Zakai Zeigler’s Masterful Performance Exacts Revenge on Kentucky, Sends Tennessee to Elite Eight

Tennessee Volunteers guard Zakai Zeigler has directed his team to getting one step away from the school’s first-ever Final Four bid. / Trevor Ruszkowski-Imagn Images

INDIANAPOLIS—Tennessee alum and diehard fan Peyton Manning was in familiar territory Friday night to watch his Volunteers: Lucas Oil Stadium, home to the Indianapolis Colts. He witnessed a quarterbacking performance he could be proud of … on the hardwood. 

Volunteers point guard Zakai Zeigler commanded the game from the opening minute like an elite field general, marching his team up and down the court with total control … albeit with a lot more speed than Manning ever displayed on this field. For 40 minutes, it was a dazzling display of sharp passing, fearless scoring and tenacious on-ball defense, a master class at the position from one of the sport’s most experienced players in the Vols’ 78-65 victory. 

“He does it on both ends at an elite level,” senior Jahmai Mashack says. “I don’t know what else you could do in order for him to be the best point guard in the country.”

Tennessee entered the Midwest Regional with revenge on its mind, taking on a Kentucky Wildcats team that had beaten it twice in the regular season. There was a feeling throughout the Vols locker room that the Wildcats hadn’t seen their best yet and some bitterness over losing twice to one of Tennessee’s biggest rivals in an otherwise-sparkling season in Knoxville, Tenn. After one of the team’s practices this week leading up to the rematch, Zeigler and fellow senior Mashack held the huddle long. The message: This can’t happen again. And the Vols star point guard made sure of it with his play from the jump. 

“We wanted to set the tone and show them who we are,” Zeigler said. “We knew regardless of what had happened, we were going to go out and play Tennessee basketball on the offensive and defensive end, and I feel like we did that great tonight.”

Five minutes in, Zeigler nailed his first three of the game, a wide-open corner trey out of the game’s first media timeout. As he ran back down the floor, he looked to the Kentucky fan section with a slight smirk. If smiles could talk, that one said, “Not today.” Then there was the remarkable lob pass to Felix Okpara for a loud finish around five game minutes later, followed not too much later by blurring Koby Brea for a smooth layin that stretched Tennessee’s early lead to 15. Whatever he wanted, he got.

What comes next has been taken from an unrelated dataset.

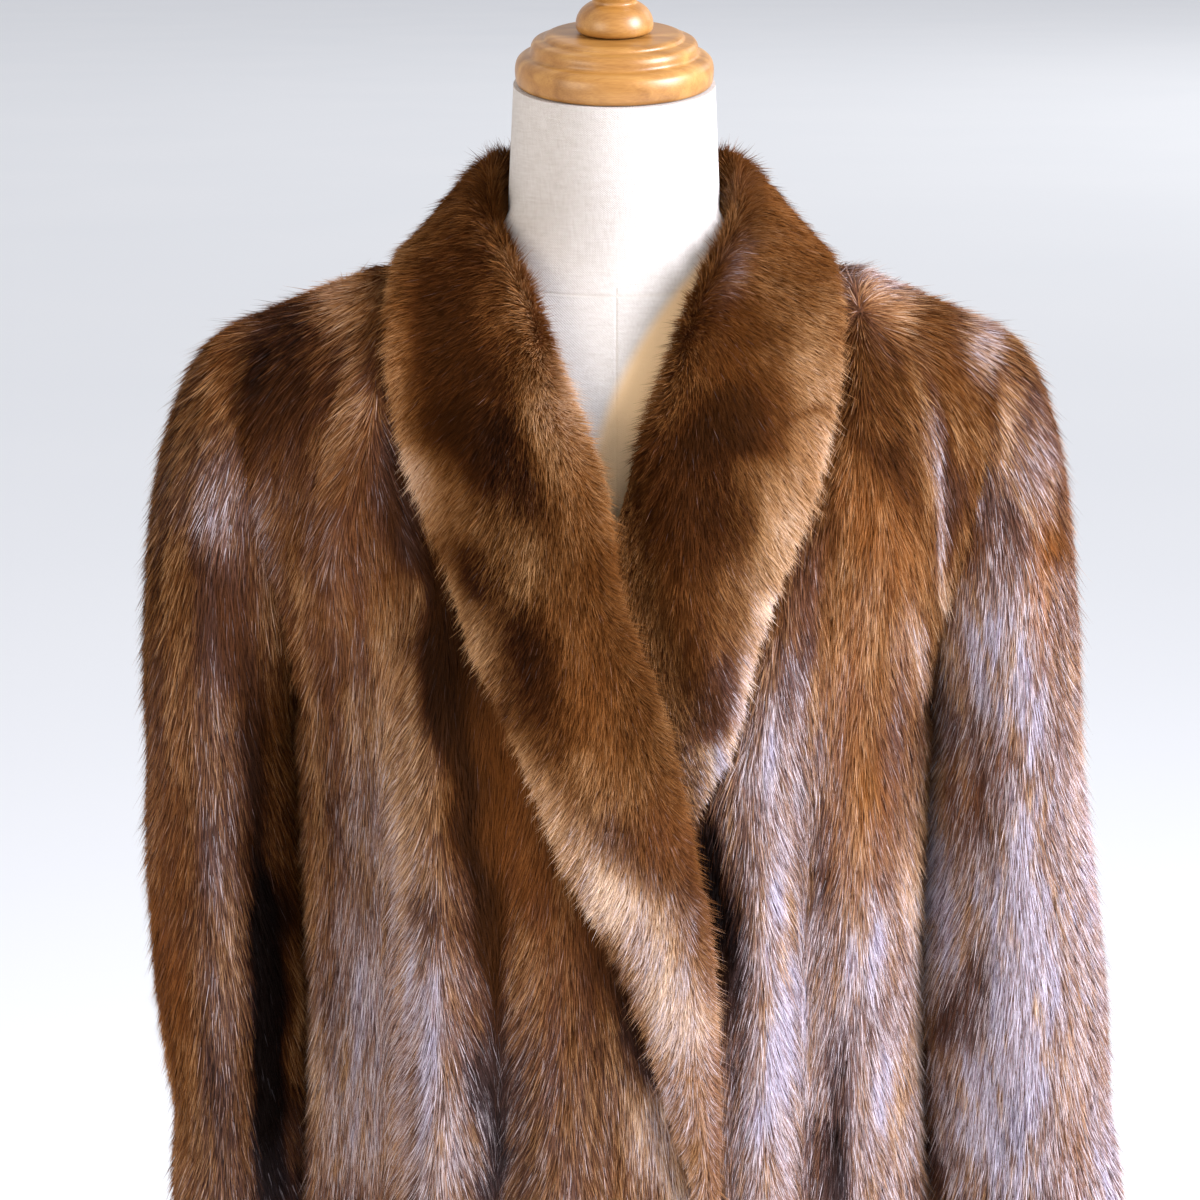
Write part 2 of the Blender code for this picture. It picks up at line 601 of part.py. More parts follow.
def sleeve_section(table, z, angle, shrink):
    inner, outer = column_at(table, "inner", z), column_at(table, "outer", z)
    middle, half = (inner + outer) / 2.0, (outer - inner) / 2.0 - shrink
    depth = column_at(table, "depth", z) - shrink
    crease = 0.0
    for fold_angle, fold_z, width, height in SLEEVE_FOLDS:
        turn = (angle / math.pi - fold_angle) * 0.10
        crease += height * math.exp(-((z - fold_z) / width) ** 2 - (turn / 0.045) ** 2)
    half += crease
    depth += crease
    return Vector((middle + half * math.cos(angle), column_at(table, "y", z) - depth * math.sin(angle),
                   z + column_at(table, "tip", z) * math.cos(angle)))


def sleeve_head(table, angle, shrink, t):
    """Runs from the armhole over the shoulder's end into the hanging sleeve."""
    top_z = table["z"][-1]
    start = armhole_point(angle, shrink) + Vector((SLEEVE_GAP, 0.0, 0.0))
    end = sleeve_section(table, top_z, angle, shrink)
    drop = math.radians(mix(84.0, 24.0, (1.0 + math.cos(angle)) / 2.0))
    reach = (end - start).length
    leave = Vector((math.cos(drop), -0.15 * math.sin(angle), -math.sin(drop))) * reach * 0.75
    arrive = (end - sleeve_section(table, top_z - 0.02, angle, shrink)).normalized() * -reach
    t2, t3 = t * t, t * t * t
    return (start * (2 * t3 - 3 * t2 + 1) + leave * (t3 - 2 * t2 + t)
            + end * (3 * t2 - 2 * t3) + arrive * (t3 - t2))


def sleeve(side, name):
    table = RIGHT_SLEEVE if side == RIGHT else LEFT_SLEEVE
    cuff_z, top_z = table["z"][0], table["z"][-1]
    grids = []
    for shrink in (PELT, 0.0):
        rows = []
        for row in range(SLEEVE_HEAD_ROWS):
            ring = [sleeve_head(table, math.tau * c / SLEEVE_POINTS, shrink, row / SLEEVE_HEAD_ROWS)
                    for c in range(SLEEVE_POINTS)]
            rows.append(ring)
        for row in range(SLEEVE_ROWS + 1):
            z = mix(top_z, cuff_z, row / SLEEVE_ROWS)
            ring = [sleeve_section(table, z, math.tau * c / SLEEVE_POINTS, shrink)
                    for c in range(SLEEVE_POINTS)]
            rows.append(ring)
        for ring in rows:
            for point in ring:
                point.x *= side
        grids.append(rows)
    return wall_object(name, grids[0], grids[1], closed_round=True)


# ---------------------------------------------------------------- dress form and stand
def level_ring(z, side, front, back, y=0.0, power=2.1, lean=0.0):
    ring = []
    for k in range(FORM_POINTS):
        angle = math.tau * k / FORM_POINTS
        c, s = math.cos(angle), math.sin(angle)
        depth = back if s > 0.0 else front
        dx = side * math.copysign(abs(c) ** (2.0 / power), c)
        dy = depth * math.copysign(abs(s) ** (2.0 / power), s)
        ring.append(Vector((dx, y + dy, z + dy * math.tan(lean))))
    return ring


def form_shoulder_reach(z):
    """Half width where the shoulders reach height z, just under the coat's wall."""
    under = PELT / math.cos(SHOULDER_SLOPE) + FORM_SHOULDER_PLAY
    return SHOULDER_X - (z + under - SHOULDER_Z) / math.tan(SHOULDER_SLOPE)


def neck_middle_y(z):
    return FORM_NECK_Y - (z - FORM_NECK["z"][0]) * math.tan(FORM_NECK_LEAN)


def dress_form():
    rings = []
    for k, z in enumerate(FORM["z"]):
        rings.append(level_ring(z, FORM["side"][k], FORM["front"][k], FORM["back"][k],
                                power=FORM["power"][k]))
    for k, z in enumerate(FORM_SHOULDER["z"]):
        rings.append(level_ring(z, form_shoulder_reach(z), FORM_SHOULDER["front"][k],
                                FORM_SHOULDER["back"][k], power=FORM_SHOULDER["power"][k]))
    for k, z in enumerate(FORM_NECK["z"]):
        radius = FORM_NECK["side"][k]
        lean = FORM_NECK_LEAN * k / (len(FORM_NECK["z"]) - 1)
        rings.append(level_ring(z, radius, radius, radius, y=neck_middle_y(z), power=2.0, lean=lean))
    return loft_object("dress_form", rings)


def turned_object(name, profile, steps=32):
    """A profile of (radius, height) points turned about the Z axis with a Screw modifier."""
    mesh = bpy.data.meshes.new(name)
    points = [(radius, 0.0, height) for radius, height in reversed(profile)]
    mesh.from_pydata(points, [(k, k + 1) for k in range(len(points) - 1)], [])
    obj = bpy.data.objects.new(name, mesh)
    screw = obj.modifiers.new("turn", "SCREW")
    screw.axis = "Z"
    screw.steps = steps
    screw.render_steps = steps
    screw.use_merge_vertices = True
    screw.merge_threshold = 0.00001
    screw.use_smooth_shade = True
    return obj


def place_on_neck(obj, height):
    """Stands a turned piece on the leaning top of the neck, height above its cut."""
    top_z = FORM_NECK["z"][-1]
    axis = Vector((0.0, -math.sin(FORM_NECK_LEAN), math.cos(FORM_NECK_LEAN)))
    obj.location = Vector((0.0, neck_middle_y(top_z), top_z)) + axis * height
    obj.rotation_euler = (FORM_NECK_LEAN, 0.0, 0.0)


def stand_pole():
    top = FORM["z"][0] - SEAM_GAP
    foot = BASE_THICK + SEAM_GAP
    profile = ((0.0, foot), (POLE_RADIUS, foot), (POLE_RADIUS, top - FLANGE_THICK),
               (FLANGE_RADIUS, top - FLANGE_THICK), (FLANGE_RADIUS, top), (0.0, top))
    return turned_object("stand_pole", profile, steps=24)


def stand_base():
    bpy.ops.mesh.primitive_cylinder_add(vertices=64, radius=BASE_RADIUS, depth=BASE_THICK,
                                        location=(0.0, 0.0, BASE_THICK / 2.0))
    obj = bpy.context.active_object
    obj.name = "stand_base"
    bevel = obj.modifiers.new("soft_rim", "BEVEL")
    bevel.width = BASE_BEVEL
    bevel.segments = 2
    bevel.limit_method = "ANGLE"
    return obj


# ---------------------------------------------------------------- materials
def material(name, colour, roughness, metallic=0.0):
    mat = bpy.data.materials.new(name)
    mat.use_nodes = True
    shader = mat.node_tree.nodes["Principled BSDF"]
    shader.inputs["Base Color"].default_value = (*colour, 1.0)
    shader.inputs["Roughness"].default_value = roughness
    shader.inputs["Metallic"].default_value = metallic
    return mat


def main():
    for obj in list(bpy.data.objects):
        bpy.data.objects.remove(obj, do_unlink=True)
    coat = bpy.data.collections.new("fur_coat_on_form")
    bpy.context.scene.collection.children.link(coat)

    cap = turned_object("neck_cap", CAP_PROFILE)
    place_on_neck(cap, SEAM_GAP)
    finial = turned_object("finial", FINIAL_PROFILE, steps=24)
    place_on_neck(finial, CAP_PROFILE[-1][1] + 2 * SEAM_GAP)

    pieces = (
        (wall_object("front_right", *front_points(RIGHT)), (0.105, 0.042, 0.020), 0.55, 0.0),
        (wall_object("front_left", *front_points(LEFT)), (0.130, 0.060, 0.036), 0.55, 0.0),
        (wall_object("back", *back_points()), (0.095, 0.040, 0.022), 0.55, 0.0),
        (sleeve(RIGHT, "sleeve_right"), (0.085, 0.038, 0.022), 0.55, 0.0),
        (sleeve(LEFT, "sleeve_left"), (0.140, 0.080, 0.062), 0.55, 0.0),
        (collar(RIGHT, "collar_right"), (0.150, 0.062, 0.026), 0.60, 0.0),
        (collar(LEFT, "collar_left"), (0.165, 0.072, 0.032), 0.60, 0.0),
        (dress_form(), (0.760, 0.700, 0.610), 0.85, 0.0),
        (cap, (0.560, 0.270, 0.085), 0.35, 0.0),
        (finial, (0.580, 0.285, 0.090), 0.33, 0.0),
        (stand_pole(), (0.720, 0.720, 0.710), 0.30, 1.0),
        (stand_base(), (0.640, 0.630, 0.610), 0.45, 0.0),
    )
    for obj, colour, roughness, metallic in pieces:
        for holder in list(obj.users_collection):
            holder.objects.unlink(obj)
        coat.objects.link(obj)
        obj.data.materials.clear()
        obj.data.materials.append(material(obj.name + "_finish", colour, roughness, metallic))
        obj.data.shade_smooth()
        obj.data.set_sharp_from_angle(angle=math.radians(50.0))


main()
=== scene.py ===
# Looks of a mink coat with a shawl collar, worn by a linen dress form on a round stand.
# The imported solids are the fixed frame. Each fur panel becomes a thin pelt with its hairs on it.
import math

import bmesh
import bpy
import numpy as np
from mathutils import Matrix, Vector


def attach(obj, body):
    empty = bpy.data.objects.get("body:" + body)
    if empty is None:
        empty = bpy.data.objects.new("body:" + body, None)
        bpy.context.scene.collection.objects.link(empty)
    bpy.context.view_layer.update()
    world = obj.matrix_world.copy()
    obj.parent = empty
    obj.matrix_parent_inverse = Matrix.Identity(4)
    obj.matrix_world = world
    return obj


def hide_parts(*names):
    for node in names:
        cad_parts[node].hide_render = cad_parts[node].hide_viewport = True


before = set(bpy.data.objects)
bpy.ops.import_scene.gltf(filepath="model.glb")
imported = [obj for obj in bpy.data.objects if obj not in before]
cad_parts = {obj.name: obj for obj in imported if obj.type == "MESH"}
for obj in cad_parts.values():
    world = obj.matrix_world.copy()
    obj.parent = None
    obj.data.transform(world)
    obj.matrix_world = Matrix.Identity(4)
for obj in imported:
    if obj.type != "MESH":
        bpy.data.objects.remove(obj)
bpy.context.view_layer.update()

front, back = -1, 1
right, left = -1, 1    # the wearer's

# The coat's cut, in metres, as the solids have it.
coat = {
    "seamGap": 0.0003, "furGap": 0.00004, "layerGap": 0.0010, "lapGap": 0.0045, "lapRise": 0.0050,
    "pelt": 0.012, "pressedPelt": 0.0045,
    "hemZ": 0.470, "underarmZ": 1.130, "roundness": 2.3,
    "shoulderX": 0.205, "shoulderZ": 1.328, "neckX": 0.060, "neckZ": 1.389,
    "chestRound": (2.6, 1.9), "backRound": (3.0, 2.0),
    "armholeFront": 0.072, "armholeBack": 0.078, "armholeLean": 1.15, "yokeRise": 1.3,
    "backNeckDip": 0.23, "backCollarDip": 0.39, "frontNeckDip": 0.10, "necklineRound": 2.6,
    "collarShoulderX": 0.116, "rollChest": 0.0160, "rollShoulder": 0.036, "rollBack": 0.058,
    "rimChest": 0.0090, "rimNeck": 0.0075, "bulgeChest": 0.0025, "bulgeBack": 0.0060,
    "rightCollarEnd": 0.845, "leftCollarEnd": 1.030, "lapTop": 1.256, "yokeRound": 2.4, "yokeBlend": 0.35,
}
# Where one panel passes over another, each from where it starts to where it is whole: in x, in height
# above the top of the lap or the left collar's end, or in distance beyond the right front's edge.
lap = {
    "side": (-0.082, -0.062), "fade": (0.020, 0.060), "tuck": (-0.034, -0.008), "beside": (0.004, 0.032),
    "besideFade": (0.0, 0.030), "squash": (0.017, 0.031), "squashFade": (0.012, 0.050),
}
bodyTable = {
    "z":     (0.470, 0.600, 0.740, 0.860, 0.950, 1.040, 1.130),
    "side":  (0.226, 0.204, 0.181, 0.172, 0.170, 0.170, 0.172),
    "front": (0.196, 0.178, 0.158, 0.147, 0.141, 0.137, 0.134),
    "back":  (0.186, 0.172, 0.154, 0.144, 0.139, 0.137, 0.138),
}
rightFront = {
    "z":      (0.470, 0.840, 0.936, 1.008, 1.065, 1.137, 1.180, 1.205, 1.258, 1.303, 1.351, 1.389),
    "edge":   (0.056, 0.056, 0.055, 0.052, 0.043, 0.028, 0.014, 0.004, -0.003, -0.020, -0.038, -0.060),
    "collar": (0.020, 0.046, 0.024, 0.001, -0.027, -0.055, -0.075, -0.086, -0.108, -0.117, -0.120, -0.116),
}
leftFront = {
    "z":      (0.470, 0.860, 1.030, 1.071, 1.129, 1.180, 1.222, 1.256, 1.299, 1.349, 1.389),
    "edge":   (-0.030, -0.030, -0.028, -0.023, -0.016, -0.011, -0.006, 0.001, 0.016, 0.036, 0.060),
    "collar": (0.072, 0.064, 0.038, 0.043, 0.065, 0.078, 0.094, 0.107, 0.117, 0.121, 0.116),
}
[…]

“If we have a leader like that, when [he’s playing] like that, it’s really hard to lose,” forward Igor Milicic Jr. says. 

The scoring was largely shut off by Kentucky in the second half, but that did nothing to slow Zeigler’s complete domination of the game. Instead, he picked apart the Wildcats defense with his passing, dishing out six dimes in the game’s final 20 minutes to keep Kentucky at arm’s length. Tennessee went into halftime with a 15-point lead, and the largely pro-Kentucky crowd attempted to will the Wildcats back into the game with every basket. But thousands of raucous Kentucky fans were regularly stifled by Zeigler and the Vols offense and their ability to deliver one key response after another.

“There are really good point guards out there, they’re really good at controlling the game,” Mashack says. “But the way Z does it, the way he guards, gets through screens and controls the game offensively … it’s levels [different].”

The sequence that most encapsulated the Tennessee effort came with just over 10 minutes to go in the game. Naturally, Zeigler was in the thick of it. With Kentucky back within 12, fellow backcourt star Chaz Lanier drove to the rim and missed, going down hard underneath the basket. But Okpara was in the right place at the right time to put it back in, then Lanier sprung up and managed to tip the Kentucky outlet pass as the Wildcats looked to break the other way. The ball fell right to Zeigler, who drilled a triple that gave Tennessee a 17-point lead that suddenly felt insurmountable again. 

“That was just insane,” Milicic said. “That was the nail in the coffin.” 

The final line for the Vols’ decorated point guard: 18 points, 10 assists, just two turnovers … with one in the closing minutes and the game well out of reach. And the dominant display moved Zeigler one step closer to delivering the biggest program milestone yet in a career full of them—Tennessee’s first-ever trip to the Final Four. The Vols inched closer each season under Zeigler, reaching the second round in his first season, the Sweet 16 in his sophomore year and suffering a gut-wrenching Elite Eight loss to the Purdue Boilermakers last year. Now, he gets a chance at Elite Eight revenge Sunday and an elusive trip to San Antonio. Even if he can’t deliver the long-awaited breakthrough, performances like Friday’s should clearly illustrate Zeigler’s impact as one of the best floor generals anywhere. 

“He’s the best point guard Tennessee has ever had,” assistant coach Rod Clark says.